ヨドバシカメラに限らず、イオンやイトーヨーカドーなどの比較的小規模な単体スーパーマーケットも基本的には同様だろう。そしてアマゾンについても、同じ様にアマゾンで商品を売っているのはアマゾンだけ、と考えている人が結構な割合で存在していると自分は感じている。しかし、アマゾンのヘビーユーザーなら知っている人もそれなりにいるだろうが、アマゾンで商品を売っているのはアマゾンだけではない。確かにアマゾンの黎明期は、アマゾンで商品を売っているのはアマゾンだけだったが、現在は確実に状況が変わっている。

 ではアマゾンは現在どのような形態なのか、それは実社会に当てはめれば、イオンモールやイトーヨーカドーなどのスーパー・ホームセンターなどが主体となって運営しているショッピングモールのような状態だ。イオンモールで説明すると、まずイオンのスーパーが、モールの規模にも寄るが、モールの中で大抵最も大きな存在であり、面積も最も大きい場合が殆どだ。そして更に専門店街が併設され、そこからの家賃収入でも収益を上げている。大きなスーパーとそれが扱っていないような商品を扱う専門店が集まることによって、それぞれの集客を向上させることが出来るという仕組みだ。
 アマゾンも似たような状況で、自社サイトで販売している商品の大半はアマゾンが販売しているが、同時にアマゾン以外の店・出品者を募り、アマゾン内で商品を販売させている。

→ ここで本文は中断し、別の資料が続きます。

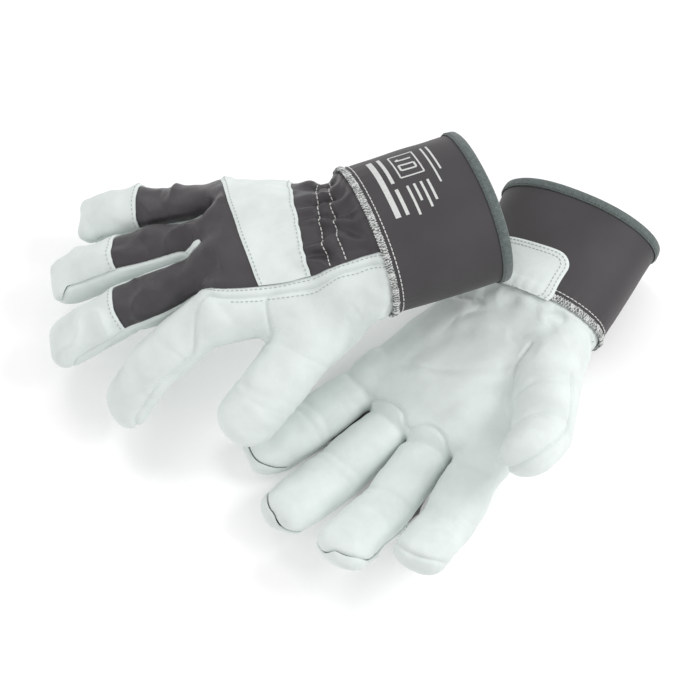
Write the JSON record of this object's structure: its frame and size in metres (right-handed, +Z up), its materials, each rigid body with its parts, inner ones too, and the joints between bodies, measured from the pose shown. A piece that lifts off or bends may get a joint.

アマゾンの場合、専門店街の併設というような形式をとらず、各商品のページでの管理になっているので、アマゾン以外の出品者の商品でも、購入者にそれをあまり意識させず、あたかもアマゾンが販売しているかのように見えるサイトの構造になっている。だから今でも黎明期のアマゾンと同様に「アマゾンで商品を販売しているのはアマゾンだけ」と感じる人が少なくないのだろう。

 アマゾンが「消費者庁の見解と自分たちの見解が異なる」とした理由は、このようなことに由来する部分もあるのかもしれないと自分は感じる。例えば、楽天市場に出店している店舗が問題のある二重価格表示を行い、消費者庁が是正を促す場合、消費者庁は楽天市場ではなく出店者に直接指導をするだろう。勿論管理責任的に楽天市場にも予防策を要請するかもしれないが、あくまでも指摘を受ける主体は出店者側だろう。
 今回のアマゾンの件では、アマゾンが措置命令を受けたということになっており、アマゾンは「二重価格表示を行っているのは概ねアマゾンではない出品者で、自分たちに措置命令が出されるのはお門違いだ」と考えているのかもしれない。そのような仮説を基にネット上などで話題に上がっている当該商品のページをいくつか見てみたが、確かにアマゾン以外の出品者の商品であるケースも多いようだ。
 しかし、中には「この商品は、Amazon.co.jpが販売、発送します。」と明記された商品も幾つか見受けられ、前述のような言い分は必ずしも成立しないようにも思える。自分はアマゾンの仕組みに詳しいわけではないが、もしかしたら、アマゾンではない出品者の商品で価格設定は出品者が行っているが、商品発送の迅速化の為に商品の在庫がアマゾンに置かれており、販売・発送をアマゾンが代行しているというような場合にも、アマゾンが販売・発送するという説明がなされているのかもしれない。しかし、もしそうであっても、出品者とアマゾンの垣根が分かりにくいサイトの構造上、アマゾンの責任で状況を是正せよと指摘されるのは仕方がないことだと思うし、出品者に対する監督責任は少なからず生じるだろうと自分は考える。
 
 今日の投稿はアマゾンがどのように受け止めているかについて、個人的な想像の部分が大きく、これからアマゾンがどのような態度を示すかによって、ここで示した自分の考えが適当かどうかも大きく変わるだろう。今後どのような話になるのかはまだ分からないが、ECサイトとして国内で1,2を争う規模の大手なのだから、果たすべき責任を適切に認識し、その責任を是非果たして欲しいと感じる。